### Prompt
Output the full listing word for word.

### Rows
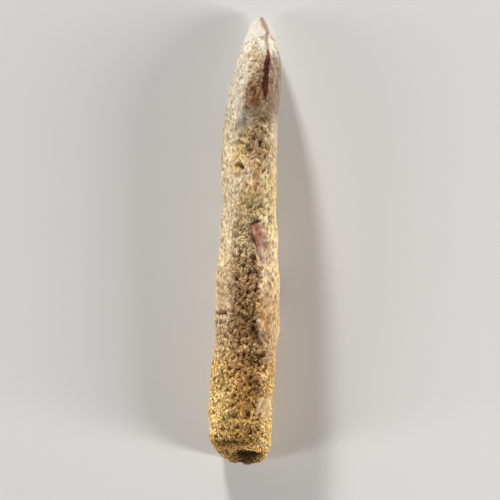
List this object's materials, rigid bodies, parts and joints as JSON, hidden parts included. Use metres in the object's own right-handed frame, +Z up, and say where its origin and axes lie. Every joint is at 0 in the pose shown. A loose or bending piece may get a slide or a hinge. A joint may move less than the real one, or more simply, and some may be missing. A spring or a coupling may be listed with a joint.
{
  "type": "fossil dinosaur tooth",
  "caption": "Long, gently curved fossil dinosaur tooth with a worn, glued tip, a ridged crown and a thick sand-crusted root, lying on its flattened rear face.",
  "frame": {"origin": "on the resting plane, below the middle of the tooth's bounding box", "axes": "+Y along the tooth towards the tip of the crown, +X across it to the right flank, +Z up from the rear face it rests on to the front edge with the ridge"},
  "size_m": [0.0087, 0.058, 0.012],
  "materials": {
    "fossil_tooth": "worn fossil dentine, cream to ochre brown and matt, under a fine crust of hardened sand; red-brown glossy enamel left on the crown",
    "matrix_sand": "ochre sand grains cemented to the root, matt"
  },
  "bodies": {
    "root": {"tooth": "fossil_tooth"}
  },
  "joints": []
}
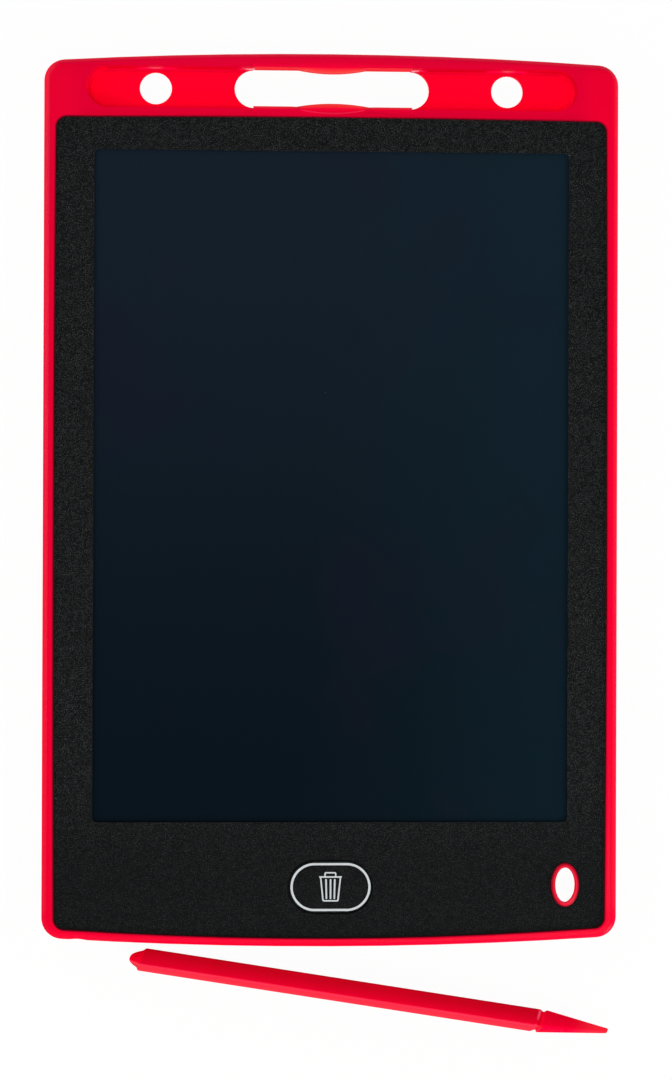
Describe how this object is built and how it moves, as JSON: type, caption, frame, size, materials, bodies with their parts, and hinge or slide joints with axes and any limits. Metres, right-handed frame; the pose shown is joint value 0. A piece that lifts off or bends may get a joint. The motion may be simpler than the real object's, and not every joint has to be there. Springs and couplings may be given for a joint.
{
  "type": "lcd writing tablet",
  "caption": "Slim handheld pressure-writing tablet with a framed display, pen tray, erase key, lanyard eyelet and a loose moulded stylus.",
  "frame": {"origin": "middle of the flat back face of the tablet, which lies on its back", "axes": "+X across the tablet to the eyelet's side, +Y along it to the pen tray, +Z out of the display"},
  "size_m": [0.145, 0.2475, 0.0075],
  "materials": {
    "red_plastic": "red injection-moulded plastic, semi-gloss, slightly translucent",
    "stylus_plastic": "red moulded plastic, semi-gloss",
    "overlay_film": "black film with a fine-grained surface",
    "display": "dark blue-green display laminate, satin",
    "tape": "double-sided tape",
    "board": "glass-fibre board with green solder mask",
    "resin": "black moulded resin",
    "ceramic": "tan ceramic",
    "plated_steel": "nickel-plated steel",
    "print_ink": "light grey screen-printed ink",
    "tail_film": "amber polyimide film",
    "foam": "closed-cell foam",
    "white_plastic": "natural white moulded plastic"
  },
  "bodies": {
    "tablet": {"back_cover": "red_plastic", "front_case": "red_plastic", "lcd_adhesive": "tape", "lcd_panel": "display", "overlay_adhesive": "tape", "front_overlay": "overlay_film", "tact_switch_base": "plated_steel", "circuit_board": "board", "board_screw_1": "plated_steel", "board_screw_2": "plated_steel", "driver_chip": "resin", "boost_inductor": "resin", "capacitor_1": "ceramic", "capacitor_2": "ceramic", "capacitor_3": "ceramic", "resistor_1": "resin", "resistor_2": "resin", "resistor_3": "resin", "resistor_4": "resin", "diode_1": "resin", "diode_2": "resin", "slide_switch_body": "plated_steel", "lcd_tail": "tail_film", "coin_cell": "plated_steel", "battery_minus_contact": "plated_steel", "battery_plus_contact": "plated_steel"},
    "erase_key": {"erase_pad": "overlay_film", "erase_plunger": "white_plastic", "tact_stem": "resin"},
    "lock": {"lock_slider": "red_plastic", "slide_switch_lever": "resin"},
    "battery_lid": {"battery_door": "red_plastic", "door_foam_pad": "foam", "battery_door_screw": "plated_steel"},
    "stylus_body": {"stylus": "stylus_plastic"}
  },
  "joints": [
    {"name": "erase_press", "type": "slide", "parent": "tablet", "child": "erase_key", "axis": [0, 0, -1], "range_m": [0, 0.0003], "stiffness_N_per_m": 1000},
    {"name": "lock_slide", "type": "slide", "parent": "tablet", "child": "lock", "axis": [1, 0, 0], "range_m": [0, 0.003]},
    {"name": "battery_door_swing", "type": "hinge", "parent": "tablet", "child": "battery_lid", "pos_m": [-0.022, -0.0965, 0], "axis": [0, -1, 0], "range_deg": [0, 80]},
    {"name": "stylus_lift", "type": "slide", "parent": "tablet", "child": "stylus_body", "axis": [0, 0, 1], "range_m": [0, 0.03]}
  ]
}
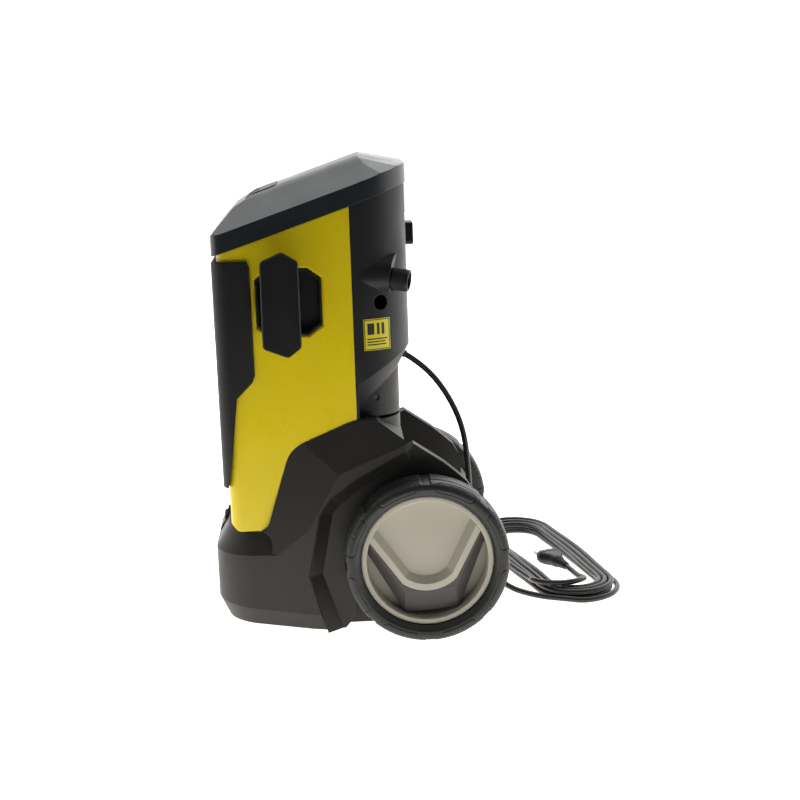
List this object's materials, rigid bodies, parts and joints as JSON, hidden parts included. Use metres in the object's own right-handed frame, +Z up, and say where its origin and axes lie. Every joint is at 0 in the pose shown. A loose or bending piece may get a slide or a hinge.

### Result
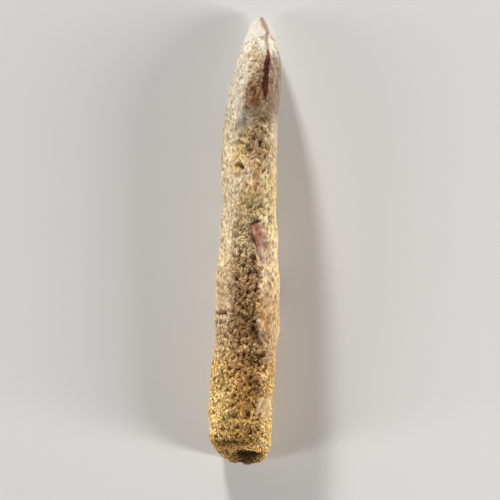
List this object's materials, rigid bodies, parts and joints as JSON, hidden parts included. Use metres in the object's own right-handed frame, +Z up, and say where its origin and axes lie. Every joint is at 0 in the pose shown. A loose or bending piece may get a slide or a hinge. A joint may move less than the real one, or more simply, and some may be missing. A spring or a coupling may be listed with a joint.
{
  "type": "fossil dinosaur tooth",
  "caption": "Long, gently curved fossil dinosaur tooth with a worn, glued tip, a ridged crown and a thick sand-crusted root, lying on its flattened rear face.",
  "frame": {"origin": "on the resting plane, below the middle of the tooth's bounding box", "axes": "+Y along the tooth towards the tip of the crown, +X across it to the right flank, +Z up from the rear face it rests on to the front edge with the ridge"},
  "size_m": [0.0087, 0.058, 0.012],
  "materials": {
    "fossil_tooth": "worn fossil dentine, cream to ochre brown and matt, under a fine crust of hardened sand; red-brown glossy enamel left on the crown",
    "matrix_sand": "ochre sand grains cemented to the root, matt"
  },
  "bodies": {
    "root": {"tooth": "fossil_tooth"}
  },
  "joints": []
}
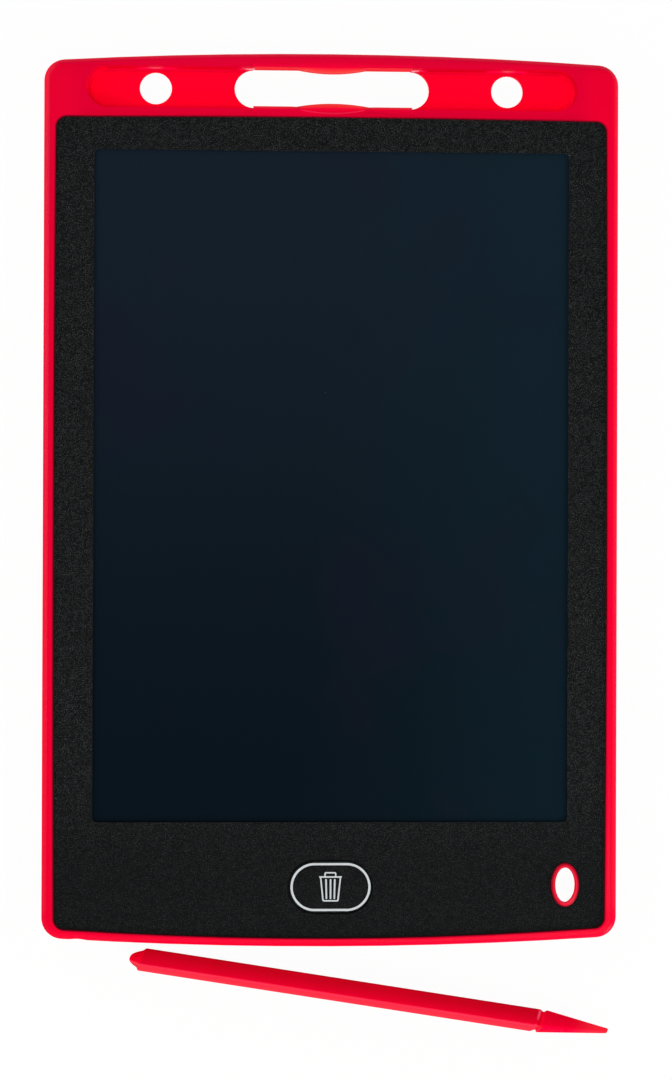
Describe how this object is built and how it moves, as JSON: type, caption, frame, size, materials, bodies with their parts, and hinge or slide joints with axes and any limits. Metres, right-handed frame; the pose shown is joint value 0. A piece that lifts off or bends may get a joint. The motion may be simpler than the real object's, and not every joint has to be there. Springs and couplings may be given for a joint.
{
  "type": "lcd writing tablet",
  "caption": "Slim handheld pressure-writing tablet with a framed display, pen tray, erase key, lanyard eyelet and a loose moulded stylus.",
  "frame": {"origin": "middle of the flat back face of the tablet, which lies on its back", "axes": "+X across the tablet to the eyelet's side, +Y along it to the pen tray, +Z out of the display"},
  "size_m": [0.145, 0.2475, 0.0075],
  "materials": {
    "red_plastic": "red injection-moulded plastic, semi-gloss, slightly translucent",
    "stylus_plastic": "red moulded plastic, semi-gloss",
    "overlay_film": "black film with a fine-grained surface",
    "display": "dark blue-green display laminate, satin",
    "tape": "double-sided tape",
    "board": "glass-fibre board with green solder mask",
    "resin": "black moulded resin",
    "ceramic": "tan ceramic",
    "plated_steel": "nickel-plated steel",
    "print_ink": "light grey screen-printed ink",
    "tail_film": "amber polyimide film",
    "foam": "closed-cell foam",
    "white_plastic": "natural white moulded plastic"
  },
  "bodies": {
    "tablet": {"back_cover": "red_plastic", "front_case": "red_plastic", "lcd_adhesive": "tape", "lcd_panel": "display", "overlay_adhesive": "tape", "front_overlay": "overlay_film", "tact_switch_base": "plated_steel", "circuit_board": "board", "board_screw_1": "plated_steel", "board_screw_2": "plated_steel", "driver_chip": "resin", "boost_inductor": "resin", "capacitor_1": "ceramic", "capacitor_2": "ceramic", "capacitor_3": "ceramic", "resistor_1": "resin", "resistor_2": "resin", "resistor_3": "resin", "resistor_4": "resin", "diode_1": "resin", "diode_2": "resin", "slide_switch_body": "plated_steel", "lcd_tail": "tail_film", "coin_cell": "plated_steel", "battery_minus_contact": "plated_steel", "battery_plus_contact": "plated_steel"},
    "erase_key": {"erase_pad": "overlay_film", "erase_plunger": "white_plastic", "tact_stem": "resin"},
    "lock": {"lock_slider": "red_plastic", "slide_switch_lever": "resin"},
    "battery_lid": {"battery_door": "red_plastic", "door_foam_pad": "foam", "battery_door_screw": "plated_steel"},
    "stylus_body": {"stylus": "stylus_plastic"}
  },
  "joints": [
    {"name": "erase_press", "type": "slide", "parent": "tablet", "child": "erase_key", "axis": [0, 0, -1], "range_m": [0, 0.0003], "stiffness_N_per_m": 1000},
    {"name": "lock_slide", "type": "slide", "parent": "tablet", "child": "lock", "axis": [1, 0, 0], "range_m": [0, 0.003]},
    {"name": "battery_door_swing", "type": "hinge", "parent": "tablet", "child": "battery_lid", "pos_m": [-0.022, -0.0965, 0], "axis": [0, -1, 0], "range_deg": [0, 80]},
    {"name": "stylus_lift", "type": "slide", "parent": "tablet", "child": "stylus_body", "axis": [0, 0, 1], "range_m": [0, 0.03]}
  ]
}
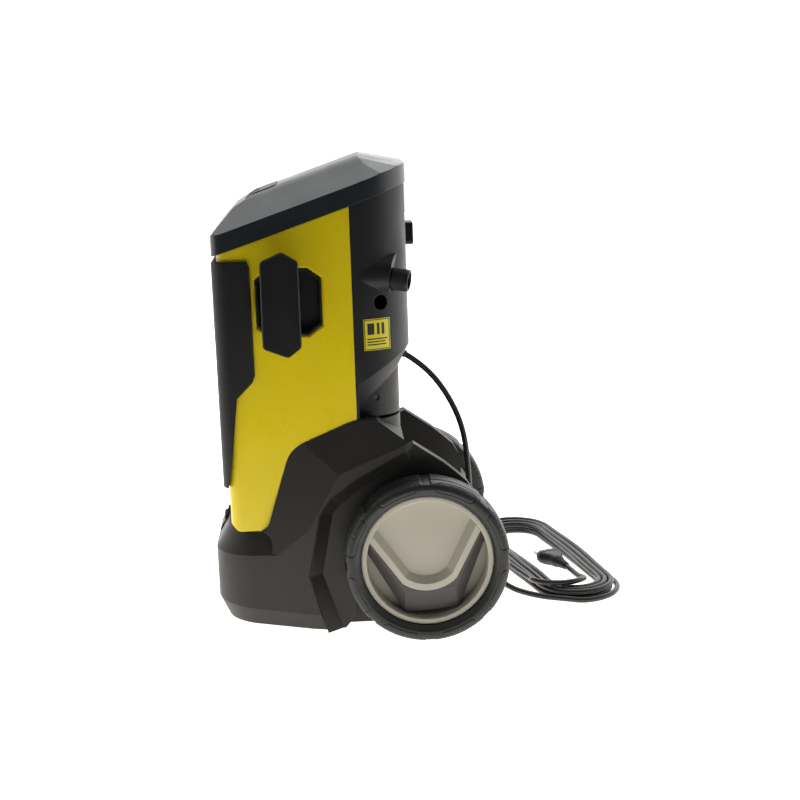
List this object's materials, rigid bodies, parts and joints as JSON, hidden parts included. Use metres in the object's own right-handed frame, +Z up, and say where its origin and axes lie. Every joint is at 0 in the pose shown. A loose or bending piece may get a slide or a hinge.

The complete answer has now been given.